REQUIREMENT: Give back the lines exactly, from the first one to the line with "return height *", both ends included.

A block of data:
# # #
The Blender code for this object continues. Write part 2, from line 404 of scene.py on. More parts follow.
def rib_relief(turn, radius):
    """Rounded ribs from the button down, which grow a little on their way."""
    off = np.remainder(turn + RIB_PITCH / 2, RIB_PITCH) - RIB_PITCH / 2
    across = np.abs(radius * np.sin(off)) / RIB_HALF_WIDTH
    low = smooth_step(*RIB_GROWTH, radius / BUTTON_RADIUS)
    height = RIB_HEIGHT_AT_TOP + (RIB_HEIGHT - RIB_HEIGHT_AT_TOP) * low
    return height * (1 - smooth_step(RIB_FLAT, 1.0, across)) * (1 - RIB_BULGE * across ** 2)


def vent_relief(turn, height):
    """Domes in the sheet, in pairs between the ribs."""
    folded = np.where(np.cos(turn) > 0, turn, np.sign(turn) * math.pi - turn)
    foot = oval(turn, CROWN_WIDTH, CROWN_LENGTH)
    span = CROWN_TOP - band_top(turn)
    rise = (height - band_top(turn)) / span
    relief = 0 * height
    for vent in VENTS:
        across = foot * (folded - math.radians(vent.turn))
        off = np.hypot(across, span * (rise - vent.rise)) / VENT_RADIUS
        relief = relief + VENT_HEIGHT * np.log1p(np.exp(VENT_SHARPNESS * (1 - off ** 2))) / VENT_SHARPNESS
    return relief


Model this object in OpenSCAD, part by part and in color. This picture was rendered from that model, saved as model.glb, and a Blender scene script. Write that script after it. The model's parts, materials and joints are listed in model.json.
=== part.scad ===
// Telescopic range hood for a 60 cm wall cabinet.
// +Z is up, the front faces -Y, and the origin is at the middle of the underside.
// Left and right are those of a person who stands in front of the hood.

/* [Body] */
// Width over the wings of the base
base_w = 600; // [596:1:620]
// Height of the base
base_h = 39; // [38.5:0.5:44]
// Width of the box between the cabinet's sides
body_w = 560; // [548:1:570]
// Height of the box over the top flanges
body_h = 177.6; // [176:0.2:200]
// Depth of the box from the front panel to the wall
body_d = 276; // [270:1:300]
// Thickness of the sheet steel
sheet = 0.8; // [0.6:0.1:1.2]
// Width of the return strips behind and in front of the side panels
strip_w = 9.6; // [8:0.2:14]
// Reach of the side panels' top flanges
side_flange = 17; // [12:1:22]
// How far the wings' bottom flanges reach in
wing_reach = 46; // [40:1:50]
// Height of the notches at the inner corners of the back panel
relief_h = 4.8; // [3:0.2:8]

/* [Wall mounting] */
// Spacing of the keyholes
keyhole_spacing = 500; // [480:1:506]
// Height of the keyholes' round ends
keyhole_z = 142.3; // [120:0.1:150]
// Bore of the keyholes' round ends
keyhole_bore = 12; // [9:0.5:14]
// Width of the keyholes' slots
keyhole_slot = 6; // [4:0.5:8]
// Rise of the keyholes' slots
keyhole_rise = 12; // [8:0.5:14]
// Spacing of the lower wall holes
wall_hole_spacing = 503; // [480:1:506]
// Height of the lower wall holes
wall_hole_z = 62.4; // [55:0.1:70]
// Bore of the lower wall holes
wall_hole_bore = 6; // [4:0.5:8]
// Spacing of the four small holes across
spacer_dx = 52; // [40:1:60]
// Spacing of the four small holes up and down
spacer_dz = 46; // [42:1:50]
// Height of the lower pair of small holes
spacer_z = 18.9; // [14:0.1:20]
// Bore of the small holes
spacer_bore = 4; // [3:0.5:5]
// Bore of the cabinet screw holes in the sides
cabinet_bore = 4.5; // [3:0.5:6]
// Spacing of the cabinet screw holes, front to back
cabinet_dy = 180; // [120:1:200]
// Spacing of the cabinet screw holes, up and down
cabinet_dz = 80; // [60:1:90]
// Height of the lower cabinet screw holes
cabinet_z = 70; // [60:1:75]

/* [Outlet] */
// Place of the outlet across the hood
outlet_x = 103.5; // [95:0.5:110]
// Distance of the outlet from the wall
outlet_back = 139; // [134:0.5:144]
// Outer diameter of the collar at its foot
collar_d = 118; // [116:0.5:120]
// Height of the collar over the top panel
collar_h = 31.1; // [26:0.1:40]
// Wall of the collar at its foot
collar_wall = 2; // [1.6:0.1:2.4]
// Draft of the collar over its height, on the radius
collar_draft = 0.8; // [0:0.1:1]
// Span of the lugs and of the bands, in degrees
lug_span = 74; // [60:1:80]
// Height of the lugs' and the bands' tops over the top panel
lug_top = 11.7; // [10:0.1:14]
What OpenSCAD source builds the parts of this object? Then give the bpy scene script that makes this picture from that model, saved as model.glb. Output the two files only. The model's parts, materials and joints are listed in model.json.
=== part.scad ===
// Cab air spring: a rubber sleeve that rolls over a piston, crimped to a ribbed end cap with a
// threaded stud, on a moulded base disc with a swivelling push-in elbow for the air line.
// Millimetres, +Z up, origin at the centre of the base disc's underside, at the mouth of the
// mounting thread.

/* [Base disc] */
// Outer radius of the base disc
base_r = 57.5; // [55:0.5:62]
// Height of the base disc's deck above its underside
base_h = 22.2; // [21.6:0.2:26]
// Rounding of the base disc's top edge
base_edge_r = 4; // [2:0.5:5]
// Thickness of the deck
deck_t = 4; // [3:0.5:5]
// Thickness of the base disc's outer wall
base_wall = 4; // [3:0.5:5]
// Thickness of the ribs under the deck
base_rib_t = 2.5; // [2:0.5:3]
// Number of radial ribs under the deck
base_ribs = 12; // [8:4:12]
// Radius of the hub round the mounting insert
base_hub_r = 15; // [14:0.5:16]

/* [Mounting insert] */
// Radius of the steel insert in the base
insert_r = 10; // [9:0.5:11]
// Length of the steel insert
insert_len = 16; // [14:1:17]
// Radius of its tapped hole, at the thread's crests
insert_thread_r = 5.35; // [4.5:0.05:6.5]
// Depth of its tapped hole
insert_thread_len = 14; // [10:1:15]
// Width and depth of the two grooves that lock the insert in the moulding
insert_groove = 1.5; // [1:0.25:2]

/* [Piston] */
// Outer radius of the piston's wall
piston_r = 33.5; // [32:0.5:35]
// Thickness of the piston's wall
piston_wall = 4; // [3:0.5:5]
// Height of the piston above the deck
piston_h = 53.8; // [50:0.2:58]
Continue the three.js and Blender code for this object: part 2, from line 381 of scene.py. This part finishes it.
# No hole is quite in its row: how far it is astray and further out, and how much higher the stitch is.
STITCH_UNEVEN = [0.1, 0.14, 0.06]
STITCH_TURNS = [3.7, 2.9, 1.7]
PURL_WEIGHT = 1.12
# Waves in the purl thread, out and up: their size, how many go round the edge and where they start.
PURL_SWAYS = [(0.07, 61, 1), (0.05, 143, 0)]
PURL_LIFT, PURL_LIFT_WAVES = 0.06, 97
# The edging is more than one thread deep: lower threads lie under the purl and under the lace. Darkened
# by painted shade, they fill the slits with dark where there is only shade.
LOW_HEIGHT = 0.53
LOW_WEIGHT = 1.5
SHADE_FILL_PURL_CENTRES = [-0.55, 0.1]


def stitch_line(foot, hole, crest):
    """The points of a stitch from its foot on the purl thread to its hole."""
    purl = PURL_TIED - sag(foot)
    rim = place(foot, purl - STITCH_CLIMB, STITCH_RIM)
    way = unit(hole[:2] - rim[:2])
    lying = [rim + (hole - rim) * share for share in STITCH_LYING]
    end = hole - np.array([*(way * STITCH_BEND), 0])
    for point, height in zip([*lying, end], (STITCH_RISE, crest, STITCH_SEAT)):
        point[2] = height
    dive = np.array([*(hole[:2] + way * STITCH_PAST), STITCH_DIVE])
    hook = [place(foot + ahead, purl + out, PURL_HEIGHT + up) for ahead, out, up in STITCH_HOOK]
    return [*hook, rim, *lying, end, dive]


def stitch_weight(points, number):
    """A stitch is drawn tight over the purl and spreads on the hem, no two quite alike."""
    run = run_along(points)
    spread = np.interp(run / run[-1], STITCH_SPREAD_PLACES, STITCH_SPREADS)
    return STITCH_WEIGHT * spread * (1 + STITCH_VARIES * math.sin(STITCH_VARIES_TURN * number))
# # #
WORKED ANSWER:
The Blender code for this object continues. Write part 2, from line 404 of scene.py on. More parts follow.
def rib_relief(turn, radius):
    """Rounded ribs from the button down, which grow a little on their way."""
    off = np.remainder(turn + RIB_PITCH / 2, RIB_PITCH) - RIB_PITCH / 2
    across = np.abs(radius * np.sin(off)) / RIB_HALF_WIDTH
    low = smooth_step(*RIB_GROWTH, radius / BUTTON_RADIUS)
    height = RIB_HEIGHT_AT_TOP + (RIB_HEIGHT - RIB_HEIGHT_AT_TOP) * low
    return height * (1 - smooth_step(RIB_FLAT, 1.0, across)) * (1 - RIB_BULGE * across ** 2)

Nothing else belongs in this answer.